3D code data:
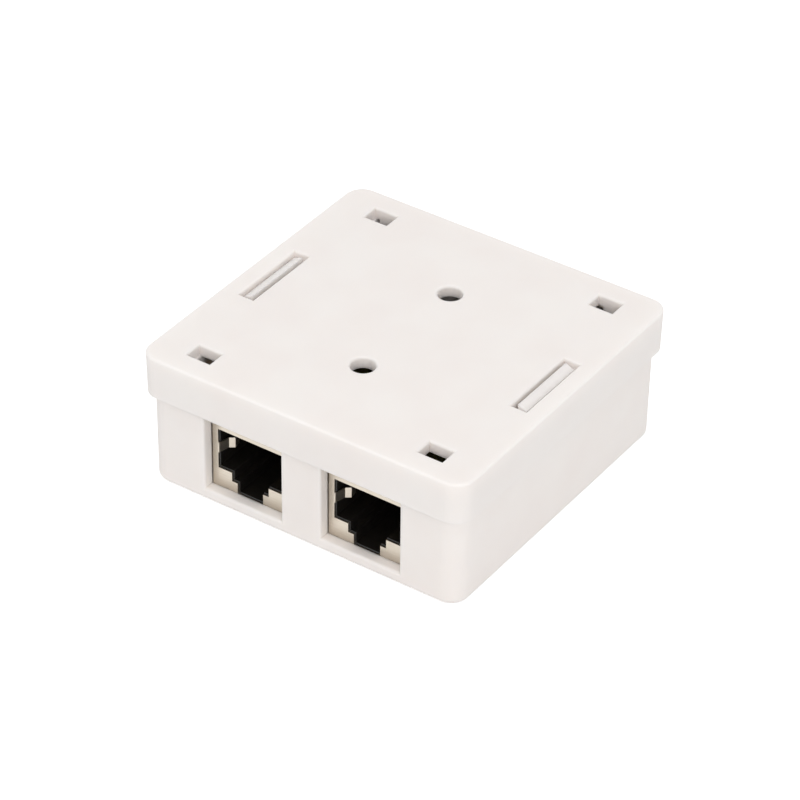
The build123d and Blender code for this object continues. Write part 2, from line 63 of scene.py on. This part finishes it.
ABS_WHITE = "#F6F0EC"
ABS_WHITE_SHADE = "#F4EDE9"
ABS_IOR = 1.53
ABS_ROUGHNESS = (0.6, 0.7)
ABS_GRAIN_MM = 0.16
ABS_GRAIN_DEPTH_MM = 0.012
ABS_GRAIN_STRENGTH = 0.5
ABS_WAVE_MM = 11.0
ABS_WAVE_DEPTH_MM = 0.05
ABS_WAVE_STRENGTH = 0.4
ABS_EDGE_MM = 0.12
ABS_SCATTER = 0.7
ABS_SCATTER_MM = (1.5, 1.48, 1.42)


def linear(code):
    """Linear colour of an sRGB hex value."""
    channels = [int(code[i:i + 2], 16) / 255 for i in (1, 3, 5)]
    return [c / 12.92 if c <= 0.04045 else ((c + 0.055) / 1.055) ** 2.4 for c in channels] + [1.0]


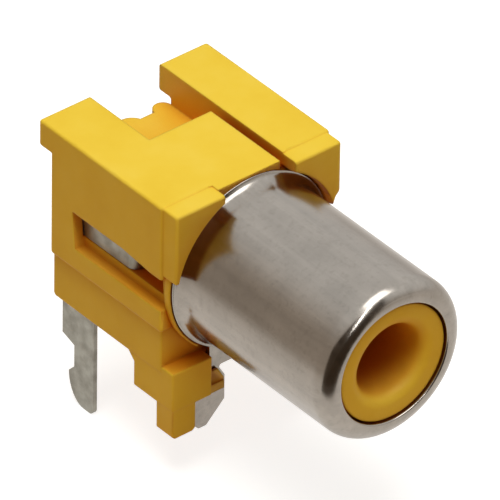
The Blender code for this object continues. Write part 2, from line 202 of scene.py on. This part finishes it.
# Tin plate on stamped phosphor bronze: a soft grey metal, duller in patches, with fine scuffs from the press.
def makeDullTin():
    look = dullTinLook
    material, tree = newMaterial("dullTin")
    place = addNode(tree, "ShaderNodeTexCoord").outputs["Object"]
    cloud = addNode(tree, "ShaderNodeTexNoise", {"Vector": place, "Scale": 1 / look["cloud"],
                                                 **look["cloudNoise"]})
    scuff = addNode(tree, "ShaderNodeTexNoise", {"Vector": place, "Scale": 1 / look["scuff"],
                                                 **look["scuffNoise"]})
    tint = addNode(tree, "ShaderNodeValToRGB", {"Fac": cloud.outputs["Fac"]})
    setStops(tint, look["tints"])
    gloss = addNode(tree, "ShaderNodeMapRange", {"Value": cloud.outputs["Fac"], **look["roughnessSpan"],
                                                 "To Min": look["roughness"][0], "To Max": look["roughness"][1]})
    bump = addNode(tree, "ShaderNodeBump", {"Height": scuff.outputs["Fac"], "Distance": look["scuffDepth"],
                                            "Strength": look["scuffStrength"]})
    shader = addNode(tree, "ShaderNodeBsdfPrincipled",
                     {"Base Color": tint.outputs["Color"], "Metallic": 1.0, "Roughness": gloss.outputs["Result"],
                      "Normal": bump.outputs["Normal"]})
    addNode(tree, "ShaderNodeOutputMaterial", {"Surface": shader.outputs["BSDF"]})
    return material


polyester = makeMouldedPolyester()
nickel = makeSatinNickel()
tin = makeDullTin()
print("materials made")


# Faces of a grid of rows and columns: each square takes a point, the one below it, and their neighbours in the row.
# A closed direction wraps round to its first line.
def gridFaces(rows, columns, closedRows, closedColumns):
    i, j = np.meshgrid(np.arange(rows if closedRows else rows - 1),
                       np.arange(columns if closedColumns else columns - 1), indexing="ij")
    nextRow, nextColumn = (i + 1) % rows, (j + 1) % columns
    corners = [i * columns + j, nextRow * columns + j, nextRow * columns + nextColumn, i * columns + nextColumn]
    return np.stack(corners, axis=-1).reshape(-1, 4).tolist()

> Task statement
Exactly repeat the lines above, from the opening line through the one with "return [c /", and include nothing else.

> Solved problem
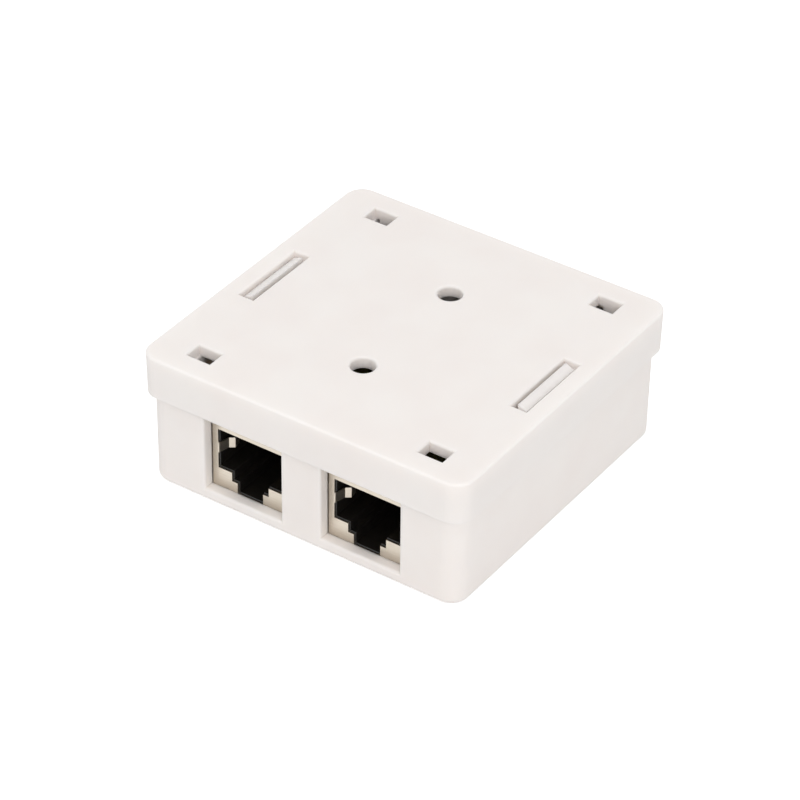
The build123d and Blender code for this object continues. Write part 2, from line 63 of scene.py on. This part finishes it.
ABS_WHITE = "#F6F0EC"
ABS_WHITE_SHADE = "#F4EDE9"
ABS_IOR = 1.53
ABS_ROUGHNESS = (0.6, 0.7)
ABS_GRAIN_MM = 0.16
ABS_GRAIN_DEPTH_MM = 0.012
ABS_GRAIN_STRENGTH = 0.5
ABS_WAVE_MM = 11.0
ABS_WAVE_DEPTH_MM = 0.05
ABS_WAVE_STRENGTH = 0.4
ABS_EDGE_MM = 0.12
ABS_SCATTER = 0.7
ABS_SCATTER_MM = (1.5, 1.48, 1.42)


def linear(code):
    """Linear colour of an sRGB hex value."""
    channels = [int(code[i:i + 2], 16) / 255 for i in (1, 3, 5)]
    return [c / 12.92 if c <= 0.04045 else ((c + 0.055) / 1.055) ** 2.4 for c in channels] + [1.0]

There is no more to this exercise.